In October 2006, PIP moved to amend its judgment to add Kaswa as a judgment debtor. The trial court granted PIP’s motion concluding that Kaswa and Rangoonwala “were alter egos of each other” and applied the doctrine of reverse piercing the corporate veil to add Kaswa as a judgment debtor.

Appeals Court Declines to Accept Reverse Piercing Doctrine

The California Court of Appeals cited prior decisions from other jurisdictions that rejected reverse piercing of the corporate veil and joined with those courts in declining to accept it. The court concluded that the “[t]raditional alter ego doctrine and reverse piercing, while having similar goals, advance those goals by addressing very different concerns.” Citing Mesler v.
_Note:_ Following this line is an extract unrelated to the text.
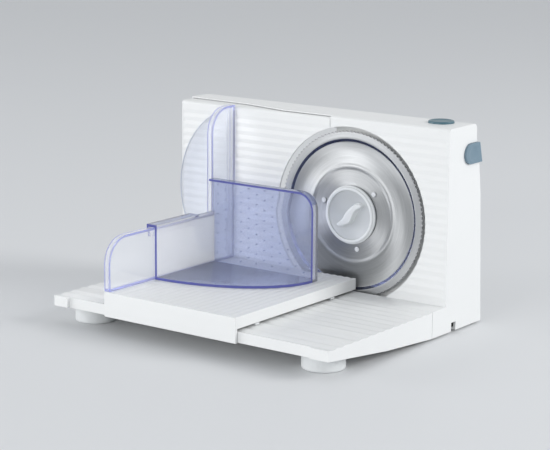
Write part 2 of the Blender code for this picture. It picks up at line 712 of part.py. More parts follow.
def blade_disc():
    """Serrated blade: an outer ring, a step down to the dish, an annular ridge and a flat centre."""
    inner_ring = BLADE_RADIUS - RING_WIDTH
    ridge_in = RIDGE_RADIUS - RIDGE_WIDTH / 2
    ridge_out = RIDGE_RADIUS + RIDGE_WIDTH / 2
    face = [(CAP_BOSS + GAP, disc_y), (ridge_in, disc_y), (ridge_in + RIDGE_HEIGHT, disc_y - RIDGE_HEIGHT),
            (ridge_out - RIDGE_HEIGHT, disc_y - RIDGE_HEIGHT), (ridge_out, disc_y),
            (inner_ring - DISH_DEPTH, disc_y), (inner_ring, blade_y), (BLADE_RADIUS, blade_y + SHEET / 3)]
    profile = face + [(radius, y + (SHEET / 3 if radius == BLADE_RADIUS else SHEET)) for radius,
                      y in reversed(face)]
    columns = 2 * SCALLOPS
    bm = bmesh.new()
    rings = []
    for radius, y in profile:
        ring = []
        for i in range(columns):
            turn = 2 * math.pi * i / columns
            reach = radius - (SCALLOP_DEPTH * (i % 2) if radius == BLADE_RADIUS else 0)
            ring.append(bm.verts.new(at("Y", axis_x + reach * math.cos(turn),
                                        axis_z + reach * math.sin(turn), y)))
        rings.append(ring)
    for one, two in zip(rings, rings[1:] + rings[:1]):
        for i in range(columns):
            j = (i + 1) % columns
            bm.faces.new((one[i], one[j], two[j], two[i]))
    disc = add_object("blade_disc", bm)
    holes = [cylinder("rivet_hole", "Y", place, RIVET_SHANK + GAP, disc_y - OVERRUN,
                      disc_y + SHEET + OVERRUN, 12) for place in rivet_places()]
    return paint(pivot(cut(disc, *holes), (axis_x, blade_y, axis_z)), STEEL, 0.28, 1.0)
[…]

Bragg Management Co., 39 Cal.3d 290, 300-301 (1995), the court stated that piercing the corporate veil is justified as an equitable remedy when the shareholders have abused the corporate form to evade individual liability, circumvent a statute or accomplish a wrongful purpose.

However, the court noted that when the judgment debtor is the shareholder, the corporation is not used to evade the shareholder’s personal liability because the shareholder did not incur the debt through the guise of the corporation. It pointed out that the “true issue” addressed by reverse piercing of the corporate veil is protecting a judgment creditor from a shareholder’s fraudulent transfer of assets to a corporation, which can be remedied by legal doctrines such as conversion and fraudulent conveyance.
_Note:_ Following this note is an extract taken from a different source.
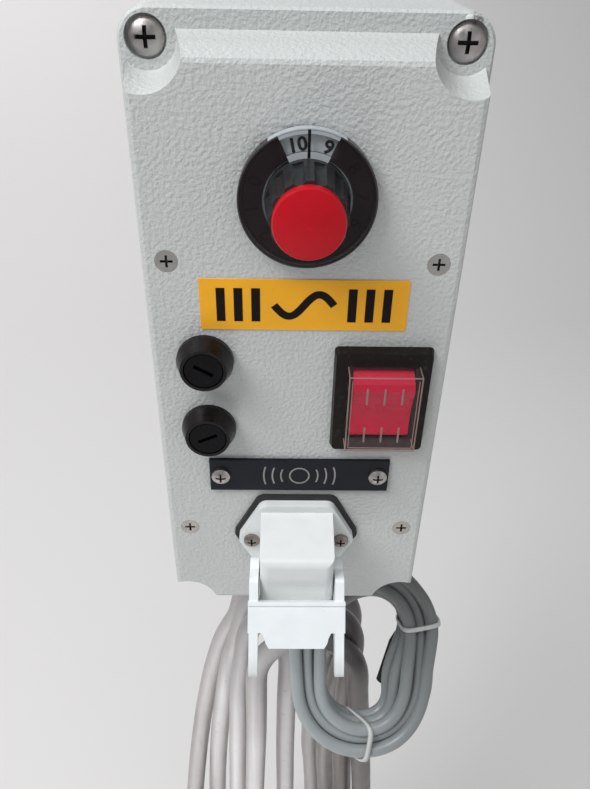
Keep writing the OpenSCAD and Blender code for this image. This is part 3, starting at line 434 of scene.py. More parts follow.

Franchisors: Adequately Protect Your Interests

Of particular interest to franchisors is the court’s explicit statement that PIP “consented to the assignment of the franchise to Rangoonwala and Ahmed and knew the franchise was not being assigned to a corporation.” Furthermore, the court took note of the fact that PIP could have taken precautions to protect its interests by requiring a guaranty from Kaswa, taking Ragoonwala’s stock in Kaswa as collateral, or conditioning the assignment on Rangoonwala owning the franchise assets.

The most significant lesson in this matter: franchisors must adequately protect their interests by requiring collateral or a guaranty from a franchisee, whether that franchisee is an individual or business entity. As this case shows, piercing the corporate veil or reverse piercing of the corporate veil may not be a successful option for the franchisor to reach the party with the deep pockets.